Tim & Nancy's Adventures

Tuesday, April 04, 2006

Oradea and the CFR

Oradea and the CFR

Nancy and I had the opportunity to travel to Oradea this past weekend. Oradea is a city, a little smaller than Cluj, sittings on the western border of Romania. Hungary is a ten minute car ride away. We stayed with fellow Peace Corps volunteers and spent the day sight seeing and Nancy took a dip in one of the hot spring mineral pools for which the city is famous.

What I continue to notice is that Romania is a country with sharp contrasts between city and country, between rich and poor, between modern and backward, between clean and trash. It was most pleasant to see spring time beginning to come to the country. The willows were budding out along the river in Oradea and primroses gone wild with their soft yellow flowers dotted the backyards and pastures all along the train tracks to and from that destination. The white storks have come home to the large nests that occasionally top the electric poles along the roads and ring necked pheasants were out in abundance in the pastures along the train route.

Riding on trains in Romania is not as romantic as it sounds. CFR is the company that runs them and the return trip on the Inter City class of train was fine, with a big glass window to stare out of. The train was clean by Romanian standards and the trip took a little more than two hours. Travel on the Inter City trains is not bad, and the next lower class, the Rapid, can be even nicer we’ve been told, but for some reason the train that leaves at the most useful time is normally the Accelerat. Don’t be fooled by the name. It’s slow, never accelerating and dirty.

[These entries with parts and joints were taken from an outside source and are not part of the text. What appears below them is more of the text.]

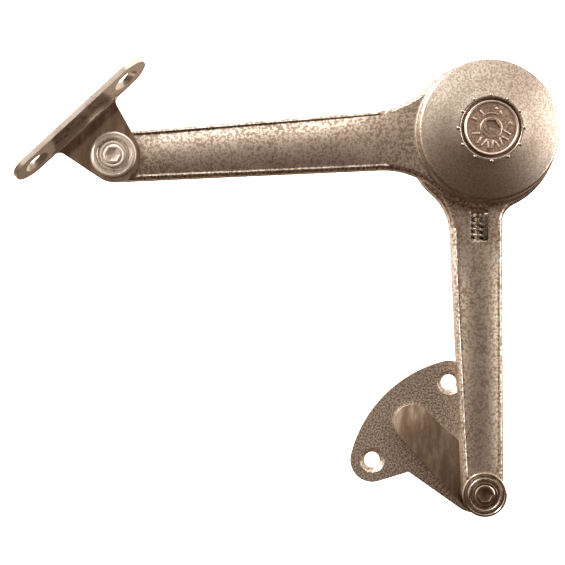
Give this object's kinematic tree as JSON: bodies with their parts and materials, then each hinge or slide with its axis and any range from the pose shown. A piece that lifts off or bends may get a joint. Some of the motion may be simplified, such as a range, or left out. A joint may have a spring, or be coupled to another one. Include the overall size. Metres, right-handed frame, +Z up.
{
  "type": "folding flap stay",
  "caption": "Folding two-arm flap stay with a round adjustable friction hub, spring-loaded cam in the lower arm, and screw-on brackets for cabinet side and flap.",
  "frame": {"origin": "midway between the cabinet bracket's two screw holes, on the face that lies on the cabinet side", "axes": "+Y into the cabinet side along the bracket's screws, +Z up, +X to the right as seen from the open side"},
  "size_m": [0.1474, 0.0328, 0.1283],
  "materials": {
    "bright_nickel": "bright nickel plate",
    "pearl_nickel": "satin pearl nickel",
    "cover_nickel": "satin turned nickel",
    "dial_bronze": "satin bronze",
    "steel": "plain steel",
    "spring_steel": "drawn wire",
    "polymer": "acetal",
    "lining": "friction lining"
  },
  "bodies": {
    "cabinet_side": {"cabinet_bracket": "bright_nickel", "cabinet_pivot_post": "bright_nickel", "cabinet_pivot_screw": "bright_nickel", "cabinet_pivot_ring": "steel"},
    "lower": {"lower_arm": "pearl_nickel", "cabinet_pivot_bush": "polymer", "cabinet_pivot_washer": "steel", "spring_housing": "polymer", "spring_stop": "steel", "spring_stop_pin": "steel", "closing_spring": "spring_steel", "hub_rear_plate": "pearl_nickel", "hub_rear_cap": "pearl_nickel", "hub_rivets": "steel", "hub_axle": "steel", "thrust_washer": "polymer", "friction_plate": "steel", "rear_disc_spring": "spring_steel", "front_disc_spring": "spring_steel"},
    "follower": {"cam_follower": "steel", "spring_guide_rod": "steel"},
    "nut": {"pressure_nut": "steel"},
    "dial": {"adjusting_dial": "dial_bronze"},
    "upper": {"upper_arm": "pearl_nickel", "cam_disc": "steel", "hub_bush": "polymer", "rear_friction_lining": "lining", "front_friction_lining": "lining", "cover_plate": "steel", "hub_cover": "cover_nickel", "cover_screws": "steel", "flap_pivot_bush": "polymer", "flap_pivot_washer": "steel"},
    "flap_side": {"flap_bracket": "bright_nickel", "flap_pivot_post": "bright_nickel", "flap_pivot_screw": "bright_nickel", "flap_pivot_ring": "steel"}
  },
  "joints": [
    {"name": "cabinet_pivot", "type": "hinge", "parent": "cabinet_side", "child": "lower", "pos_m": [0.01878, -0.013, -0.01878], "axis": [0, -1, 0], "range_deg": [-45, 75]},
    {"name": "hub_pivot", "type": "hinge", "parent": "lower", "child": "upper", "pos_m": [0.01878, -0.015, 0.08062], "axis": [0, -1, 0], "range_deg": [-33, 72]},
    {"name": "flap_pivot", "type": "hinge", "parent": "upper", "child": "flap_side", "pos_m": [-0.08235, -0.02, 0.07479], "axis": [0, -1, 0], "range_deg": [-80, 60]},
    {"name": "follower_slide", "type": "slide", "parent": "lower", "child": "follower", "axis": [0, 0, -1], "range_m": [-0.00098, 0.00214], "deforming": ["closing_spring"]},
    {"name": "dial_turn", "type": "hinge", "parent": "lower", "child": "dial", "pos_m": [0.01878, -0.027, 0.08062], "axis": [0, -1, 0], "range_deg": [-150, 150]},
    {"name": "nut_slide", "type": "slide", "parent": "lower", "child": "nut", "axis": [0, 1, 0], "range_m": [-0.00042, 0.00042]}
  ],
  "couplings": [
    {"joint": "follower_slide", "follows": "hub_pivot", "m_per_rad": 0.0017},
    {"joint": "nut_slide", "follows": "dial_turn", "m_per_rad": -0.00016}
  ]
}
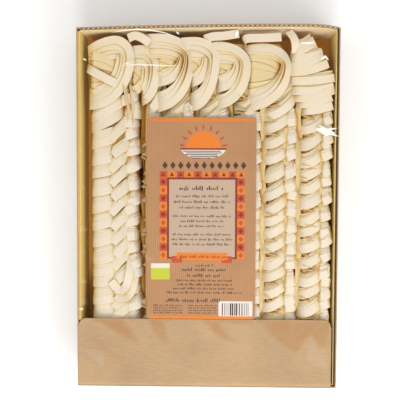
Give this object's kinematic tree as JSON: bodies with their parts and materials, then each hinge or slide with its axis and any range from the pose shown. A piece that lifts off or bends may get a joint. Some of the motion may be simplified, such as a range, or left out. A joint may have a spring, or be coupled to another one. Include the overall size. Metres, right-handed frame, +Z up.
{
  "type": "pack of dry pasta nests",
  "caption": "Sealed flat pack of dry ribbon pasta: twisted nests lie side by side in a shallow corrugated kraft tray under a paper label and clear film.",
  "frame": {"origin": "middle of the tray's underside, on the surface that the pack lies on", "axes": "+Z up out of the tray's open front, +Y along the nests towards the tray's top wall, +X across the pack to the right of someone who reads the label"},
  "size_m": [0.23, 0.317, 0.0486],
  "materials": {
    "kraft_board": "matt brown corrugated board",
    "dry_pasta": "matt, pale cream semolina dough, dried",
    "printed_paper": "matt brown paper with a flat print",
    "clear_film": "thin clear glossy film"
  },
  "bodies": {
    "root": {"tray": "kraft_board", "nest_1": "dry_pasta", "nest_2": "dry_pasta", "nest_3": "dry_pasta", "nest_4": "dry_pasta", "nest_5": "dry_pasta", "nest_6": "dry_pasta", "nest_7": "dry_pasta", "label": "printed_paper", "film": "clear_film"}
  },
  "joints": []
}
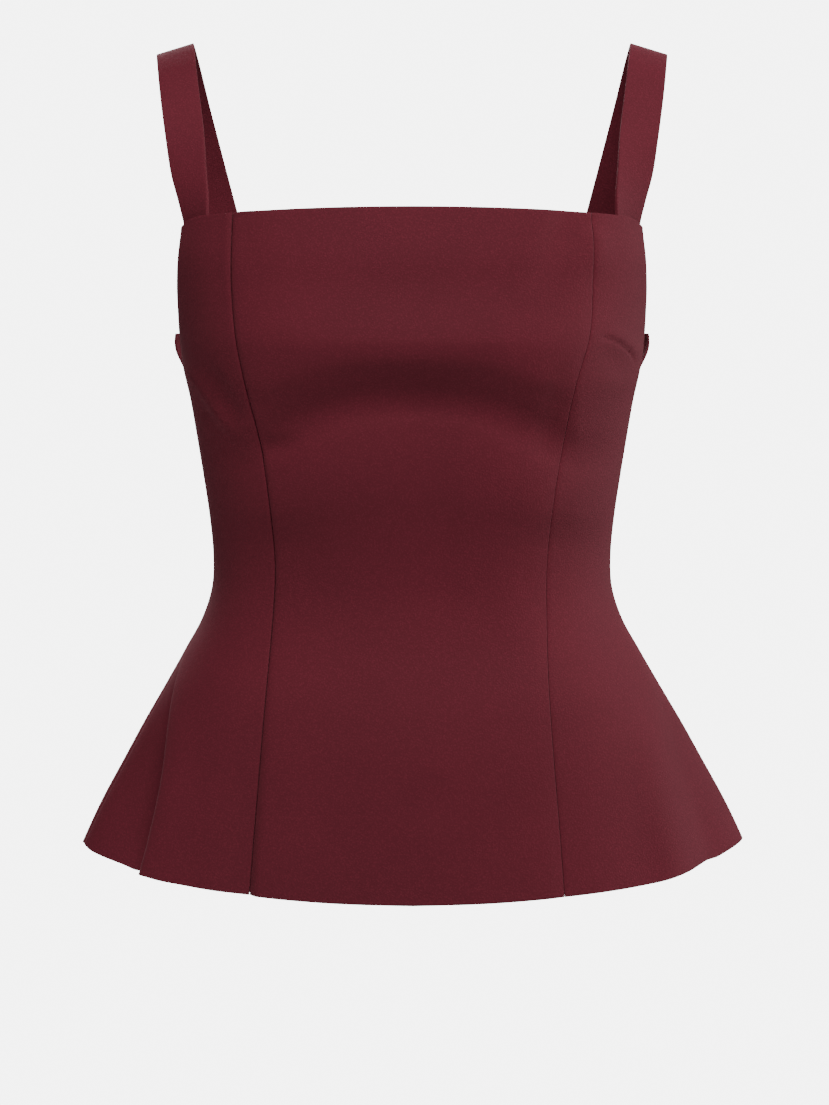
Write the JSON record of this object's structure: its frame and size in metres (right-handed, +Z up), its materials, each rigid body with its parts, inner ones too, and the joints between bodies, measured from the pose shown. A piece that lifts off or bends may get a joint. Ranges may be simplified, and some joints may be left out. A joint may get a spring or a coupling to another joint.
{
  "type": "peplum top",
  "caption": "Fitted sleeveless peplum top with a square neckline, wide shoulder straps, princess seams, a flared hem and a back zip, hollow as worn.",
  "frame": {"origin": "midway between the tops of the two shoulder straps, where the shoulders hold the garment up", "axes": "+Z up, the front faces -Y, +X to the right as seen from the front"},
  "size_m": [0.4175, 0.267, 0.5226],
  "materials": {
    "cloth": "matte burgundy crepe with a fine pebbled grain",
    "zip_tape": "matte woven tape and coil",
    "zip_metal": "satin enamel in the cloth's colour"
  },
  "bodies": {
    "garment": {"front_centre": "cloth", "side_front_left": "cloth", "side_front_right": "cloth", "side_back_left": "cloth", "side_back_right": "cloth", "back_left": "cloth", "back_right": "cloth", "strap_left": "cloth", "strap_right": "cloth", "zip_chain": "zip_tape", "zip_slider": "zip_metal"},
    "pull": {"zip_pull": "zip_metal"}
  },
  "joints": [
    {"name": "pull_swing", "type": "hinge", "parent": "garment", "child": "pull", "pos_m": [0, 0.1108, -0.19], "axis": [1, 0, 0], "range_deg": [0, 160]}
  ]
}
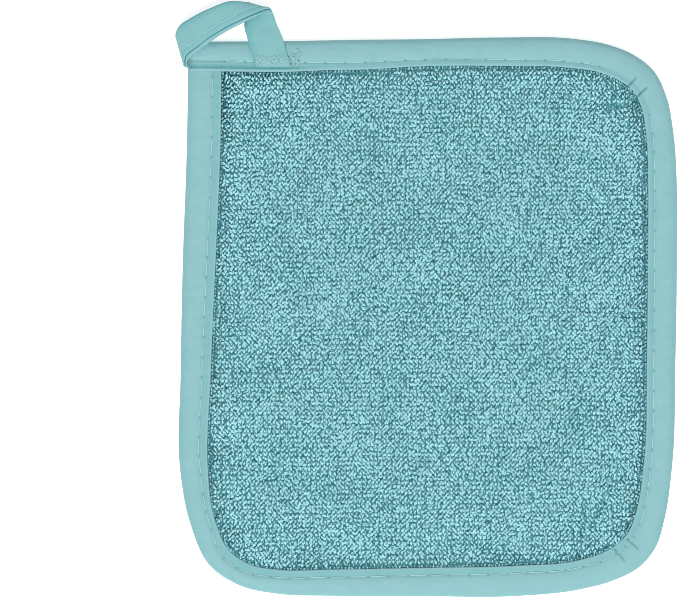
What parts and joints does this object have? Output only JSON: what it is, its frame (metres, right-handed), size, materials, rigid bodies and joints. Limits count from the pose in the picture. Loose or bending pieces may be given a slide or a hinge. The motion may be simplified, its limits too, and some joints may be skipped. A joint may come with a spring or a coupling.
{
  "type": "pot holder",
  "caption": "Terry cotton pot holder with three rounded corners and a square one, a folded tape bound round its edge and a folded hanging loop at the square corner.",
  "frame": {"origin": "middle of the whole outline, hanging loop included, on the surface the part lies on", "axes": "+Z away from that surface, out of the front face; +Y towards the edge with the loop; +X towards the right, with the loop at the top left"},
  "size_m": [0.2028, 0.241, 0.0134],
  "materials": {
    "terry": "looped cotton pile",
    "tape": "plain woven cotton bias tape"
  },
  "bodies": {
    "root": {"terry_pad": "terry", "edge_binding": "tape", "hanging_loop": "tape"}
  },
  "joints": []
}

There is no smoking in the little six or eight person compartments but the heat is always on, making them very hot. People do smoke in the adjoining passage way and it’s a toss up between standing outside the cabin in the smoky air, but with a window open, and remaining seated, looking across at your neighbor in the compartment. Be sure and use the bathroom before you get to the gara, for the facilities in both the station and the train are appalling.

Even on the fastest trains it takes a long time to get places. Bucuresti is a seven hour trip. To get to the Black Sea on Romania’s eastern border would take us over nine hours. Similarly, Iasi, on the northeastern border with Moldova is nine hours away. Those volunteers stationed in out of the way places often figure on a twelve hour trip to and from anywhere.


Whichever train you take though, be sure and look out the window for it is an amazing country that goes by.

1 Comments:

At April 6, 2006 at 11:59 PM, Blogger The Book Guy said...

They opened the windows in the passageway??? What about the current?